• Work to complete
What lies from the line containing "for node in" through the line containing "before = set(bpy.data.objects)"? Print exactly those lines, with both ends, and no others.
[BEGIN Data segment]
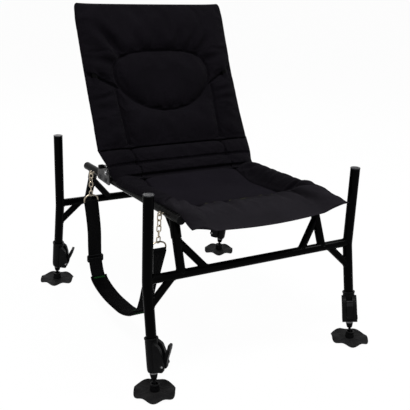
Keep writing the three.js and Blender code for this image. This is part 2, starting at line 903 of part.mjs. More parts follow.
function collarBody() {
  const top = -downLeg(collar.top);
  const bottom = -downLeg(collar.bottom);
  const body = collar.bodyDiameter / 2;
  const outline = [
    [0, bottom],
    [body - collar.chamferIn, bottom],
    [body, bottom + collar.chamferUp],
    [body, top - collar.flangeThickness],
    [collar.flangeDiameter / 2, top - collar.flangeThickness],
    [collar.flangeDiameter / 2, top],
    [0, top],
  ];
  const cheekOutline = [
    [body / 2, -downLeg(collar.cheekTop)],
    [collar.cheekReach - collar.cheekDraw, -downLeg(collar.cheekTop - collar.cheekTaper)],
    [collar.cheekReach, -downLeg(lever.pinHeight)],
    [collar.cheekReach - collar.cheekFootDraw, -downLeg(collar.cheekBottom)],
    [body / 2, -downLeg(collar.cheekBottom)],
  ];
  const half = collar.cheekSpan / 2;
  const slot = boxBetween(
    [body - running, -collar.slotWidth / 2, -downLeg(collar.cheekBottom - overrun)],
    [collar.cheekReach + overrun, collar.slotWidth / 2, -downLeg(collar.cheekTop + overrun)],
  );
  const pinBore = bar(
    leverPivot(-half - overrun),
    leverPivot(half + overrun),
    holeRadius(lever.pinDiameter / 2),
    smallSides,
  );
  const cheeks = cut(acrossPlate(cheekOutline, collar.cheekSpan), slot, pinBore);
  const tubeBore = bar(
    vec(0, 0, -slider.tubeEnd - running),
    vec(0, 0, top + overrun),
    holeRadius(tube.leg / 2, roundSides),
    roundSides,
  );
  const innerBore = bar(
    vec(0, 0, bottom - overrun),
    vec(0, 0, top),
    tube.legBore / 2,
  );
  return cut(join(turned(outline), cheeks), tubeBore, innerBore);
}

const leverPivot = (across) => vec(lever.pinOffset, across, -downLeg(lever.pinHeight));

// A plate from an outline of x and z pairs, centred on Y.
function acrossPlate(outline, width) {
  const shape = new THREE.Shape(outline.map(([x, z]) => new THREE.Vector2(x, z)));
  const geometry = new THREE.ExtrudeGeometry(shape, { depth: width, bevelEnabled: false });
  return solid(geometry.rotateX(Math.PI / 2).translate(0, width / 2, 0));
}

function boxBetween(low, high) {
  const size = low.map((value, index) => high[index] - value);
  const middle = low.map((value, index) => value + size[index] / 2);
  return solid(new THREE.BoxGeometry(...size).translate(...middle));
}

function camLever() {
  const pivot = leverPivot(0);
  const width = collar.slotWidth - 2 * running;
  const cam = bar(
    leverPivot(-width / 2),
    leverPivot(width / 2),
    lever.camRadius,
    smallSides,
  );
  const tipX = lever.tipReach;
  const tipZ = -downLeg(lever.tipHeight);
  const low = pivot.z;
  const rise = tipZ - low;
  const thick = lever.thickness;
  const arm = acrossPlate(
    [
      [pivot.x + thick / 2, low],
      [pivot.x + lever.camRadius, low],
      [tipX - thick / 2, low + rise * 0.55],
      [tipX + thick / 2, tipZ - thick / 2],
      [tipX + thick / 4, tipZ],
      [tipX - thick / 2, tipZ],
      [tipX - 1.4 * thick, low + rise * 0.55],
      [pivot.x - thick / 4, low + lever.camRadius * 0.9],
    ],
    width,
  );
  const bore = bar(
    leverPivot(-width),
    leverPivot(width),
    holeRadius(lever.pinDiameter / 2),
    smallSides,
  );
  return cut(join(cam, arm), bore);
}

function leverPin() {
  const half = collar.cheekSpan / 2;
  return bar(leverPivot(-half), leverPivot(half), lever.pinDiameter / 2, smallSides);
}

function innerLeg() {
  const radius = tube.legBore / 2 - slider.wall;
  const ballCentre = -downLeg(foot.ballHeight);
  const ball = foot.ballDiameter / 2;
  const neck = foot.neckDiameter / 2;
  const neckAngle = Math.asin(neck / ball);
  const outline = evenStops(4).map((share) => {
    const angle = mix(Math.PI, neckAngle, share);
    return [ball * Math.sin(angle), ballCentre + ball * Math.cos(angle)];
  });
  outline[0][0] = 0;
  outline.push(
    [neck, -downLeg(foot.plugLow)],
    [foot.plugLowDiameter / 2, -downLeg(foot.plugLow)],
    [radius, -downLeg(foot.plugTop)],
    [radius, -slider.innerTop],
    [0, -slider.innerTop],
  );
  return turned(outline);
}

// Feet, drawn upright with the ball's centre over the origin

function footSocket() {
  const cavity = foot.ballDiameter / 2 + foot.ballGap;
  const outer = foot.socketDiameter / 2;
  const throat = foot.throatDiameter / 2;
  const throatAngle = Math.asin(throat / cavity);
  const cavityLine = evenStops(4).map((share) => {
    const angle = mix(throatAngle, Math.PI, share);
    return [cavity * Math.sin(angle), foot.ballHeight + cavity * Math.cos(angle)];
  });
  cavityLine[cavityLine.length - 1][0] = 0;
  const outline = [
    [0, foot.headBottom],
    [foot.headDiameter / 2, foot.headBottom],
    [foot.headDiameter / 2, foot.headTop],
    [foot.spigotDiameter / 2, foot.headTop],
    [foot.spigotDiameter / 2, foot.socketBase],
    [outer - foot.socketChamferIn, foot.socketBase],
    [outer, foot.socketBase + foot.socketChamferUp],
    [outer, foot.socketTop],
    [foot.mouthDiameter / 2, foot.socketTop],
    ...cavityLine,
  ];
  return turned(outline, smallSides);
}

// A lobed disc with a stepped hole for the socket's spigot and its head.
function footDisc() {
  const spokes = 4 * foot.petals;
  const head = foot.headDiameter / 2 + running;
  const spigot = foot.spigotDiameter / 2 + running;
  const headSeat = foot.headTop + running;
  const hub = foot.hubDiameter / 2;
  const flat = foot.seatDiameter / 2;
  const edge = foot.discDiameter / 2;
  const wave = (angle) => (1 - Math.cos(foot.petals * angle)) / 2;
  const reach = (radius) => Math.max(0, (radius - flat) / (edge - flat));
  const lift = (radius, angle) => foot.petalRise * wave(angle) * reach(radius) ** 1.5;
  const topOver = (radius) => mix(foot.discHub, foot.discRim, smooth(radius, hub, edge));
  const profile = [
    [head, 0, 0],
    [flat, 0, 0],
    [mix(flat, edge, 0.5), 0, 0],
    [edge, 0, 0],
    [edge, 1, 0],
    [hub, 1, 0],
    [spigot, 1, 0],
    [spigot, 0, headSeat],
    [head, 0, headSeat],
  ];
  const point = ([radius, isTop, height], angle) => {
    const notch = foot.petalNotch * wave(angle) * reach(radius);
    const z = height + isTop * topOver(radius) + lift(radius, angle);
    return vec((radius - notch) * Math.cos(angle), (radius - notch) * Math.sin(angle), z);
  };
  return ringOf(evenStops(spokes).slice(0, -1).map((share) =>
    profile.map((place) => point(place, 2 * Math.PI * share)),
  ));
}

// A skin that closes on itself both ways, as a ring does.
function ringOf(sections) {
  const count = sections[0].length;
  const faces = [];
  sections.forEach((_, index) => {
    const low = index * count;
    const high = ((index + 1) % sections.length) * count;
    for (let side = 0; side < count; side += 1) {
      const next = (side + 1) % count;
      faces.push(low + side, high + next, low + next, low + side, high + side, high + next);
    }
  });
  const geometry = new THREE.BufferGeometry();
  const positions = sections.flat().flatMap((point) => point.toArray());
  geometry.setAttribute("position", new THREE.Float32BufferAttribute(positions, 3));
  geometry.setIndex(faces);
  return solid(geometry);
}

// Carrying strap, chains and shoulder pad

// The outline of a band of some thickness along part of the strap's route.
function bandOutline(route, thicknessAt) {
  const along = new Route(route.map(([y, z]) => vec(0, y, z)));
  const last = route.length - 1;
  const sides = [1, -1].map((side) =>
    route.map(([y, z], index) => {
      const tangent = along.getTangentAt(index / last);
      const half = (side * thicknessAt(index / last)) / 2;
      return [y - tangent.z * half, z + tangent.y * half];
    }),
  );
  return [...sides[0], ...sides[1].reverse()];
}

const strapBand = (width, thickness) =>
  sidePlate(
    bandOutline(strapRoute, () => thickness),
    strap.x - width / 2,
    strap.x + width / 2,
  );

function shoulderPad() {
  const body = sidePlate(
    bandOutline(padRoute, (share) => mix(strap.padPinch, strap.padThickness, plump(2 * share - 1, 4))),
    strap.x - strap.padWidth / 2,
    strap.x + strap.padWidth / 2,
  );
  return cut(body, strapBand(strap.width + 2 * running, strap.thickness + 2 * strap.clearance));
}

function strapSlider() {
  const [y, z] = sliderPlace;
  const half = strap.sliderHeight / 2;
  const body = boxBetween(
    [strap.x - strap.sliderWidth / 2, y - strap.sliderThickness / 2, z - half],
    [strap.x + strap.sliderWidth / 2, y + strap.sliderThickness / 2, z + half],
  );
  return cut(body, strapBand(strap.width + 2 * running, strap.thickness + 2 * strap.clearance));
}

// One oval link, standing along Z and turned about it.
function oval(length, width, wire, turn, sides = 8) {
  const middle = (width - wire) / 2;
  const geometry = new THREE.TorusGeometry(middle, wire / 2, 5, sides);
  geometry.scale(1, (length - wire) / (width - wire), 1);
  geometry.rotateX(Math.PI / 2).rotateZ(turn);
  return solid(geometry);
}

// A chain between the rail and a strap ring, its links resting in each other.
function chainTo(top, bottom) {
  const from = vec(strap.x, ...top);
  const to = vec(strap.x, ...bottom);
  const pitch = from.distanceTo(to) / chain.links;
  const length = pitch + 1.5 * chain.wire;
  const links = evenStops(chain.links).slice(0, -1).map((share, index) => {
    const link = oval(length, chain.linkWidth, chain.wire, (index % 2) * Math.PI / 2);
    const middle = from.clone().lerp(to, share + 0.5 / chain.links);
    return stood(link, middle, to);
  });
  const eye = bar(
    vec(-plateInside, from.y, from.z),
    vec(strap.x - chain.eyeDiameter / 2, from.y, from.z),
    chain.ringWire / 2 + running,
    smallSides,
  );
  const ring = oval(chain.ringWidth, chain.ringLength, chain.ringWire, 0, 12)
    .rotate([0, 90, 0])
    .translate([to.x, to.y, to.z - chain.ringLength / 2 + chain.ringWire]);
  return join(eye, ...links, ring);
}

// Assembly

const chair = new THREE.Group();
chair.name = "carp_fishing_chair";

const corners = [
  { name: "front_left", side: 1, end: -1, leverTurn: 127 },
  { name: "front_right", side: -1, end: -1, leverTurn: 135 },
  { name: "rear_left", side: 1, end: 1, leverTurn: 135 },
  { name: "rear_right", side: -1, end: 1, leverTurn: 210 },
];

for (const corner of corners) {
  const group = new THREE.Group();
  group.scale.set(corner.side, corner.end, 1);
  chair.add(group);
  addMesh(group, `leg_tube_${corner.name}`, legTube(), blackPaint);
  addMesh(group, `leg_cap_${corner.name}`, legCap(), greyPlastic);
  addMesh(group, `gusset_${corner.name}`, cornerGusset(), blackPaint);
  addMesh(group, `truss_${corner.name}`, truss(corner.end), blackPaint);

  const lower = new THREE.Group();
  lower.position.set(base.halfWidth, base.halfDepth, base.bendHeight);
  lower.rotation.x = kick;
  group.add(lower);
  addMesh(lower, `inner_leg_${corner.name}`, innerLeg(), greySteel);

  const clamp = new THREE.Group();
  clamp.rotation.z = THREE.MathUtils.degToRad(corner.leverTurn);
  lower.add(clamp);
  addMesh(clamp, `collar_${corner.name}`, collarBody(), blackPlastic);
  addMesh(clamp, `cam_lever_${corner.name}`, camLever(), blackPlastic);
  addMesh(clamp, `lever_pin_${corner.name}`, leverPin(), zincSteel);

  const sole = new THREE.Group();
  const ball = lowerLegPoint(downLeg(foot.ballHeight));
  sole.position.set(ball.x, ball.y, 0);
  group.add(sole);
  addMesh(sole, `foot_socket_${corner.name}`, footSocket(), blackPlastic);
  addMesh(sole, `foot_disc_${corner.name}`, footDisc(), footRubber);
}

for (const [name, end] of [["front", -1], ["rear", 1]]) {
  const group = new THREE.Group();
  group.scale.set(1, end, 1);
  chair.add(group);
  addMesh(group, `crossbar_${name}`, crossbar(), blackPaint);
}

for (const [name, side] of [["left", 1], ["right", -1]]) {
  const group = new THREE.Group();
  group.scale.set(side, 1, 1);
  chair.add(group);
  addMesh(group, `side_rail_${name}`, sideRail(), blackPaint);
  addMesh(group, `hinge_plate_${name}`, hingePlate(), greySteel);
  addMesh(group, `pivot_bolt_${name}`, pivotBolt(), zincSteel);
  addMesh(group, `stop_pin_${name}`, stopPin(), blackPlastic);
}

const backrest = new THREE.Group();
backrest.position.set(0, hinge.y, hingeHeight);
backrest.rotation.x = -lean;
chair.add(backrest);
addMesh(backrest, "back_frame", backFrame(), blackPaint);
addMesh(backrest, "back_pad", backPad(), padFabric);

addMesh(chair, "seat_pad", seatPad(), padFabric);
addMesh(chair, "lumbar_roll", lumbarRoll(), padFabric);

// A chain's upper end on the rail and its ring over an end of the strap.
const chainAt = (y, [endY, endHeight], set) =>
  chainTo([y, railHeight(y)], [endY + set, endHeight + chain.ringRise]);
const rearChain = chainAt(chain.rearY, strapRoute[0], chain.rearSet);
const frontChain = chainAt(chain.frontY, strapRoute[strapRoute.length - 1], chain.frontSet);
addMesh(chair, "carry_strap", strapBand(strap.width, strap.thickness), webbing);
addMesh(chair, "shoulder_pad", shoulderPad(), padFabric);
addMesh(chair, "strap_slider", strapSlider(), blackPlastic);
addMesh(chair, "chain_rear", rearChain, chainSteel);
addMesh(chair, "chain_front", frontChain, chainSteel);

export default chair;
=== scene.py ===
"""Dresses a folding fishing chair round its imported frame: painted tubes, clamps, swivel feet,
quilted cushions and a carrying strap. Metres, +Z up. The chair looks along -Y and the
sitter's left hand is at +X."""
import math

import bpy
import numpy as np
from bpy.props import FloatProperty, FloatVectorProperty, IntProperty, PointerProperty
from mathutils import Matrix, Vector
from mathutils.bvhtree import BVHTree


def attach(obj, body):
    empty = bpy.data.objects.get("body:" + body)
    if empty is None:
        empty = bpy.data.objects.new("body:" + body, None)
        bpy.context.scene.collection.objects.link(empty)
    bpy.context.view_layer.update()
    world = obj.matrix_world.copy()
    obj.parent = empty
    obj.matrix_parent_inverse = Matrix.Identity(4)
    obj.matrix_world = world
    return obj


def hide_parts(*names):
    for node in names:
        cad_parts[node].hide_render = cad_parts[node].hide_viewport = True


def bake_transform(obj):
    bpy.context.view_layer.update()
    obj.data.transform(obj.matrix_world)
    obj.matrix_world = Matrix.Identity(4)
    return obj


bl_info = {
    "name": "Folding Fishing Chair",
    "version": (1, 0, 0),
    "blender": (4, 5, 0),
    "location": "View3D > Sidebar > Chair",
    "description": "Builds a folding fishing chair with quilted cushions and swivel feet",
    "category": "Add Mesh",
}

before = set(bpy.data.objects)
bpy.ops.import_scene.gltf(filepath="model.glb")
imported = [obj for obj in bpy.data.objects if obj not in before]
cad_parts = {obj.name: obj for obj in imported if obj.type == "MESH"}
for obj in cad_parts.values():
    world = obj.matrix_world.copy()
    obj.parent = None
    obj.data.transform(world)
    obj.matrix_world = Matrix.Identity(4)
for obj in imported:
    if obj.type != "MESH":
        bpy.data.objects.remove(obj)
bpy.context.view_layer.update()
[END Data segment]
• Right answer
    for node in names:
        cad_parts[node].hide_render = cad_parts[node].hide_viewport = True


def bake_transform(obj):
    bpy.context.view_layer.update()
    obj.data.transform(obj.matrix_world)
    obj.matrix_world = Matrix.Identity(4)
    return obj


bl_info = {
    "name": "Folding Fishing Chair",
    "version": (1, 0, 0),
    "blender": (4, 5, 0),
    "location": "View3D > Sidebar > Chair",
    "description": "Builds a folding fishing chair with quilted cushions and swivel feet",
    "category": "Add Mesh",
}

before = set(bpy.data.objects)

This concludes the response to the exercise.